■ **WHAT THIS TASK INVOLVES**
All of the material below is to be repeated exactly.

BEGIN COLLECTED DATA

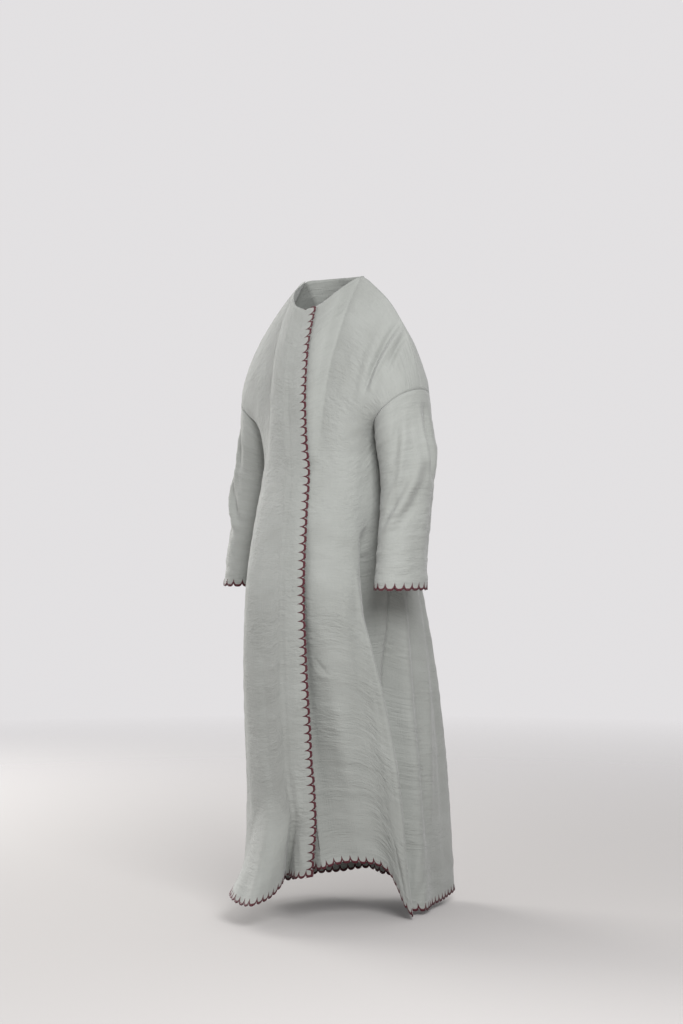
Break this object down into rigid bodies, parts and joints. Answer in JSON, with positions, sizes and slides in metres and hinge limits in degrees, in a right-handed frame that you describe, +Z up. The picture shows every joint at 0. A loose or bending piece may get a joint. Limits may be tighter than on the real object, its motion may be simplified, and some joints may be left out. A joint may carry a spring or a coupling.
{
  "type": "abaya",
  "caption": "Floor-length open-front abaya in crinkled cloth with scalloped, embroidered front edges, hem and cuffs, worn form with one front lapped over the other.",
  "frame": {"origin": "midway between the two shoulder-neck points, where the wearer's shoulders hold the garment up, 1.45 m above the floor the wearer stands on", "axes": "+Z up, -Y the way the wearer faces, +X towards the wearer's left"},
  "size_m": [0.5536, 0.594, 1.4533],
  "materials": {
    "skirt_cloth": "matte crinkled linen-crepe, pale grey-blue to sage grey",
    "sleeve_cloth": "the same cloth, seen slightly lighter and bluer"
  },
  "bodies": {
    "root": {"back": "skirt_cloth", "front_right": "skirt_cloth", "front_left": "skirt_cloth", "sleeve_left": "sleeve_cloth", "sleeve_right": "sleeve_cloth"}
  },
  "joints": []
}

END COLLECTED DATA

■ **SOLUTION TO THIS TASK**
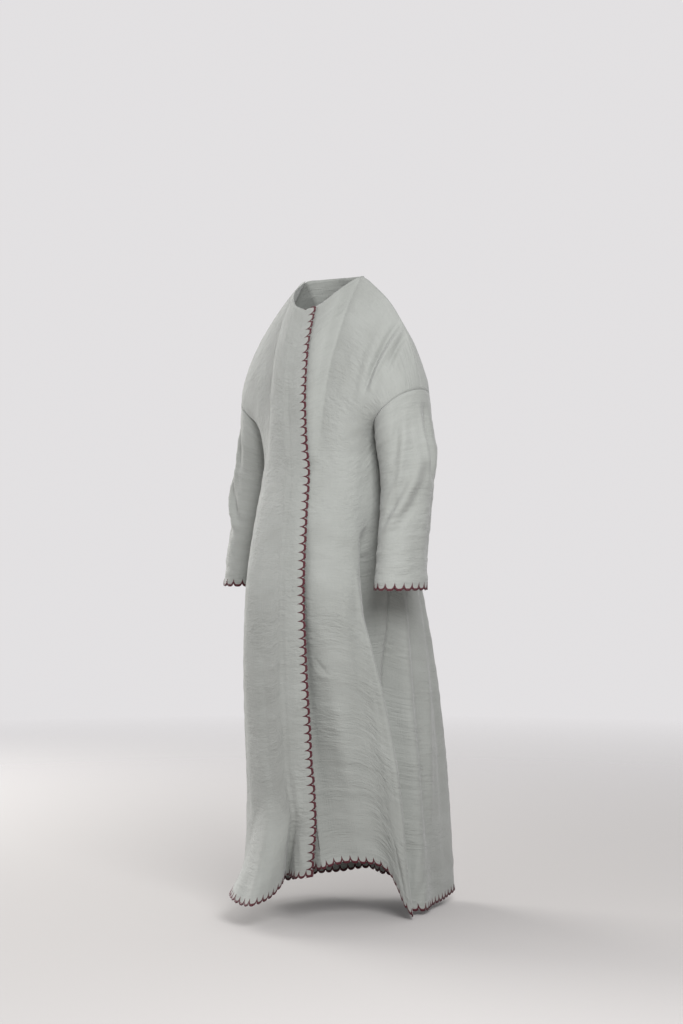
Break this object down into rigid bodies, parts and joints. Answer in JSON, with positions, sizes and slides in metres and hinge limits in degrees, in a right-handed frame that you describe, +Z up. The picture shows every joint at 0. A loose or bending piece may get a joint. Limits may be tighter than on the real object, its motion may be simplified, and some joints may be left out. A joint may carry a spring or a coupling.
{
  "type": "abaya",
  "caption": "Floor-length open-front abaya in crinkled cloth with scalloped, embroidered front edges, hem and cuffs, worn form with one front lapped over the other.",
  "frame": {"origin": "midway between the two shoulder-neck points, where the wearer's shoulders hold the garment up, 1.45 m above the floor the wearer stands on", "axes": "+Z up, -Y the way the wearer faces, +X towards the wearer's left"},
  "size_m": [0.5536, 0.594, 1.4533],
  "materials": {
    "skirt_cloth": "matte crinkled linen-crepe, pale grey-blue to sage grey",
    "sleeve_cloth": "the same cloth, seen slightly lighter and bluer"
  },
  "bodies": {
    "root": {"back": "skirt_cloth", "front_right": "skirt_cloth", "front_left": "skirt_cloth", "sleeve_left": "sleeve_cloth", "sleeve_right": "sleeve_cloth"}
  },
  "joints": []
}